Trace-element concentrations (mg/kg) in soil samples from the Yacuambi River. Samples are ordered from upstream to downstream. Solid lines show the limits from the Canadian Soil Quality Guidelines for the Protection of Environmental and Human Health (Canadian Council of Ministers of the Environment 2007), and dashed lines with dot symbols show background concentrations from the pristine site

Regarding the spatial distribution of the concentrations throughout the river, Hg concentrations are higher and more homogenous than the rest of elements due to the constant use of Hg in the amalgam and the continuous process of soil removal and mixing carried out by placer-mining operations.
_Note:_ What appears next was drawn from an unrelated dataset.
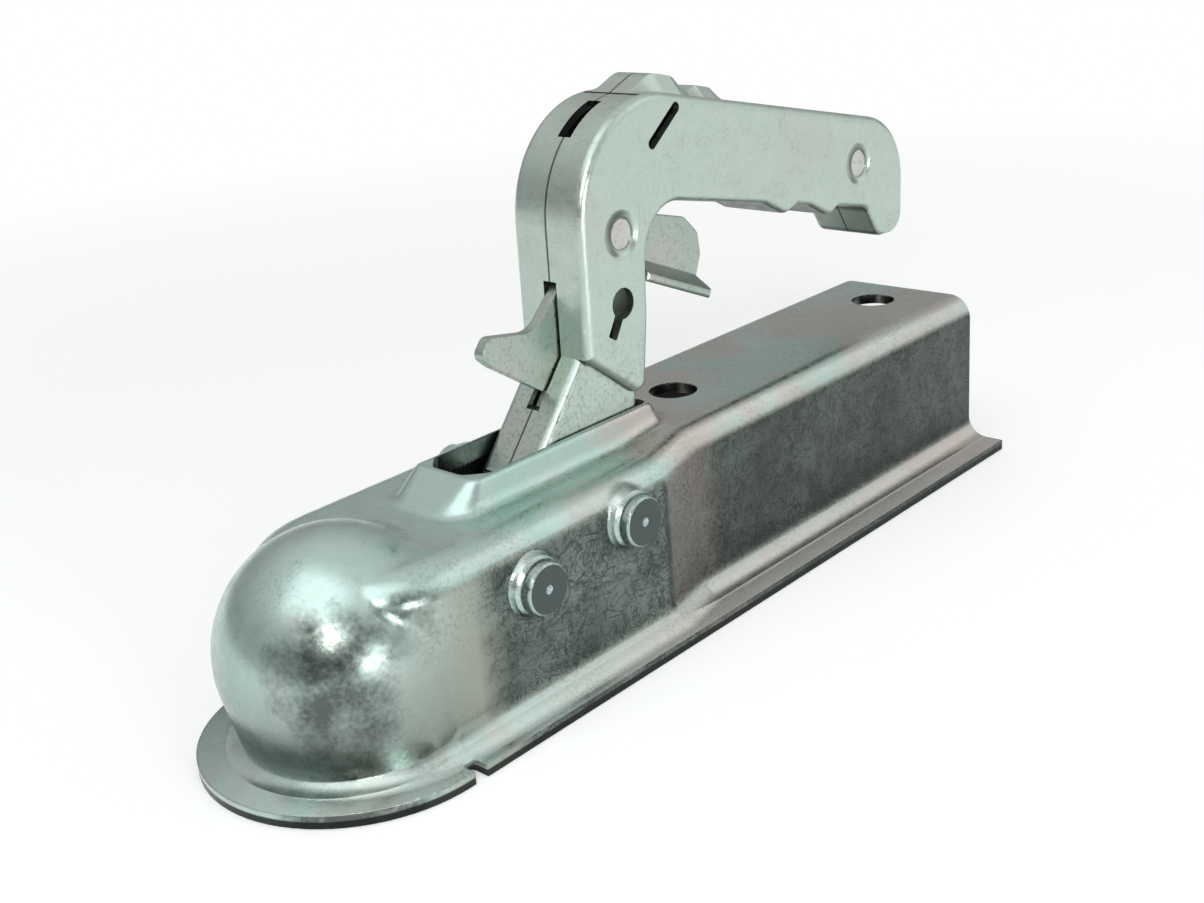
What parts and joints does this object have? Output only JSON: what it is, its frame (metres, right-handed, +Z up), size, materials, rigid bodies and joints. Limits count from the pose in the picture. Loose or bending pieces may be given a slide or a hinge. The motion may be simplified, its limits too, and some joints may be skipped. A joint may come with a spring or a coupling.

The rest of the elements show less homogenous concentrations since they primarily depend on the presence of each element in the bedrock and on other secondary factors such as the geochemistry of each element, the weather and the process of soil removal from each point.

Our results show a high degree of concordance with previous studies about the environmental release of Hg during placer-mining activities. Although Hg concentrations nowadays only indicate a pollution phenomenon, ongoing amalgamation processes in the Yacuambi catchment may lead on to contaminant concentrations. Studies worldwide have evidenced the effect of this dangerous contaminant in aquatic environments, due to its bioaccumulation and biomagnification along the food web (Boening 2000). Several studies have also demonstrated its risk to human health through the consumption of contaminated fish (Mason et al. 2000). Future studies should be initiated to determine levels of methylmercury (MeHg), which is the most toxic and persistent in the trophic chain, and to set measures to stop or diminish the release of Hg into the Yacuambi River.